Power-saving scheduling for weakly dynamic voltage scaling devices

We study the problem of non-preemptive scheduling to minimize energy consumption for devices that allow dynamic voltage scaling. Specifically, consider a device that can process jobs in a non-preemptive manner. The input consists of (i) the set R of available speeds of the device, (ii) a set J of jobs, and (iii) a precedence constraint Pi among J. Each job j in J, defined by its arrival time a(j), deadline d(j), and amount of computation c(j), is supposed to be processed by the device at a speed in R. Under the assumption that a higher speed means higher energy consumption, the power-saving scheduling problem is to compute a feasible schedule with speed assignment for the jobs in J such that the required energy consumption is minimized. This paper focuses on the setting of weakly dynamic voltage scaling, i.e., speed change is not allowed in the middle of processing a job.

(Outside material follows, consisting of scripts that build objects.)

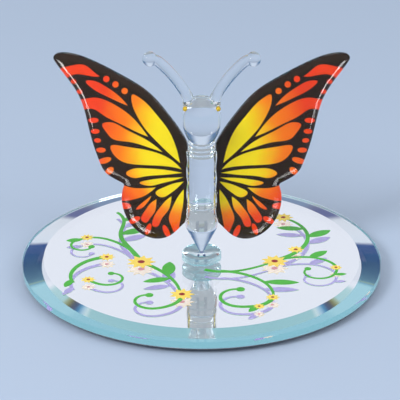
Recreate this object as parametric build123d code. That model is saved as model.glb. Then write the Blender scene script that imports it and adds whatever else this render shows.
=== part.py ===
from build123d import *
import os
from math import acos, atan2, cos, degrees, pi, radians, sin, sqrt

# A glass butterfly on a round bevelled mirror, in millimetres.
# The origin is the centre of the base on the table, +Z is up and the butterfly faces -Y.

# Mirror base: a silvered round blank with a ground bevel, on stick-on foot pads
mirror_radius = 50.8
mirror_thickness = 3.0
bevel_width = 6.0
bevel_drop = 0.9
mirror_arris = 0.25
silver_film = 0.1
backing_paint_film = 0.2
film_margin = 0.4
foot_pad_radius = 5.0
foot_pad_height = 1.5
foot_pad_round = 0.5
foot_pad_count = 4
foot_pad_ring_share = 0.74
foot_pad_names = ("back_right", "back_left", "front_left", "front_right")

# Body: lampworked from solid rod, standing a little in front of the middle of the mirror
body_forward = 2.8
glue_film = 0.1
pedestal_radius = 5.55
pedestal_height = 2.35
pedestal_ribs = 3
pedestal_rib_depth = 0.35
body_rod_radius = 3.9
joint_round = 0.6
abdomen_height = 13.95
abdomen_belly_radius = 4.6
abdomen_tip_radius = 0.7
abdomen_cone_share = 0.53
abdomen_cone_radius_share = 0.945
abdomen_belly_share = 0.66
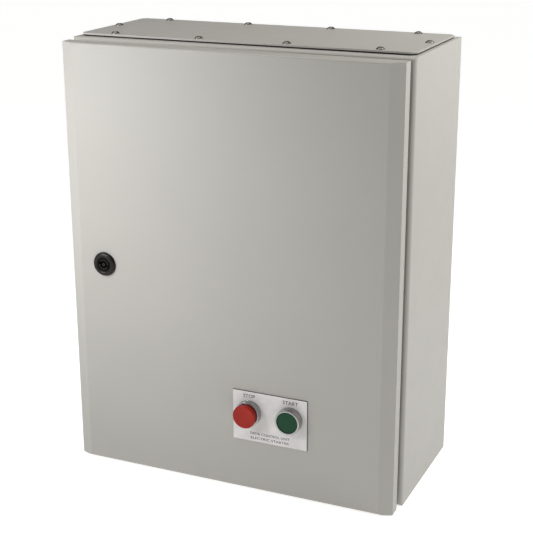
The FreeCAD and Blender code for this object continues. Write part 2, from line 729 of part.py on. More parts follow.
def mounting_panel():
    """Galvanised plate on four welded studs, held off the back by spacers."""
    body = new_body("mounting_plate")
    half_x, mid = S.panel_width / 2, S.body_height / 2
    half_z, cut = S.panel_height / 2, S.panel_corner
    outline = [(x, mid + z) for x, z in chamfered_rect(half_x, half_z, cut)]
    holes = [circle(x, z, S.stud_radius + 0.3) for x, z in stud_spots()]
    pad(body, "XZ", PANEL_FACE, S.panel_thick, outline, *holes)
    finish(body, "mounting_plate")
    inner = BACK - S.steel
    stud = join(rod((0, inner - S.stud_length, 0), "y", S.stud_length, S.stud_radius),
                rod((0, PANEL_BACK, 0), "y", S.panel_standoff, S.stud_radius * 2))
    repeat("panel_studs", stud, [(x, 0, z) for x, z in stud_spots()])
    nut = carve(hexagon((0, PANEL_FACE - S.nut_height, 0), S.nut_height, S.stud_radius * 1.87),
                rod((0, PANEL_FACE - S.nut_height - 1, 0), "y", S.nut_height + 2,
                    S.stud_radius))
    repeat("panel_nuts", nut, [(x, 0, z) for x, z in stud_spots()])


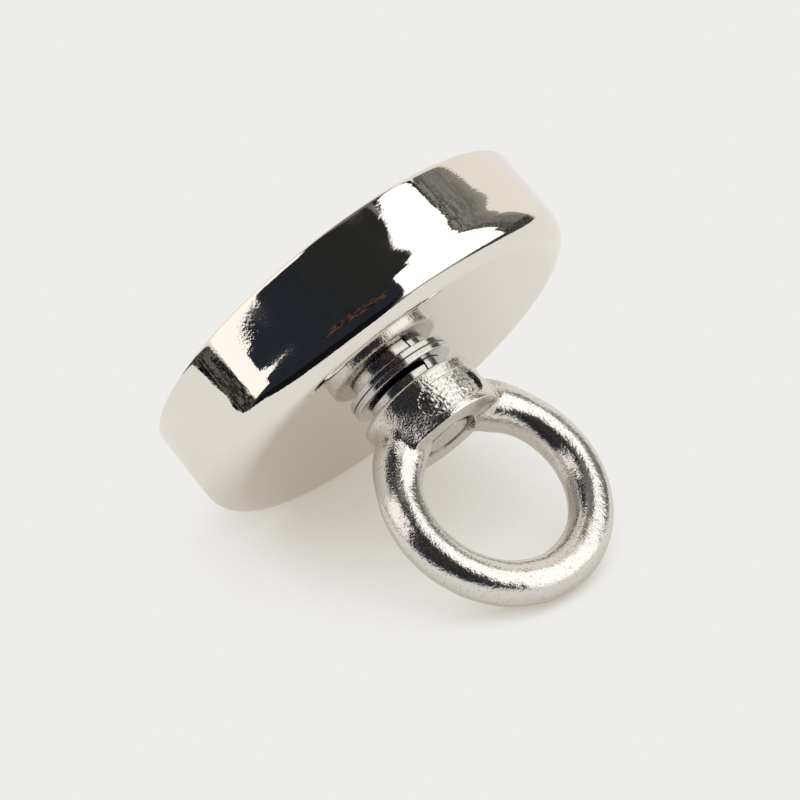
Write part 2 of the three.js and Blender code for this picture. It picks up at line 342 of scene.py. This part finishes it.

To demonstrate that this restriction on many portable power-aware devices introduces hardness to the power-saving scheduling problem, we prove that the problem is NP-hard even if a(j) = a(j') and d(j) = d(j') hold for all j,j' is an element of J and \R\ = 2. If \R\ < infinity, we also give fully polynomial-time approximation schemes for two cases of the general NP-hard problem: (a) all jobs share a common arrival time, and (b) Pi = 0 and for any j, j' is an element of J, a(j) <= a(j') implies d(j) <= d(j'). To the best of our knowledge, there is no previously known approximation algorithm for any special case of the NP-hard problem.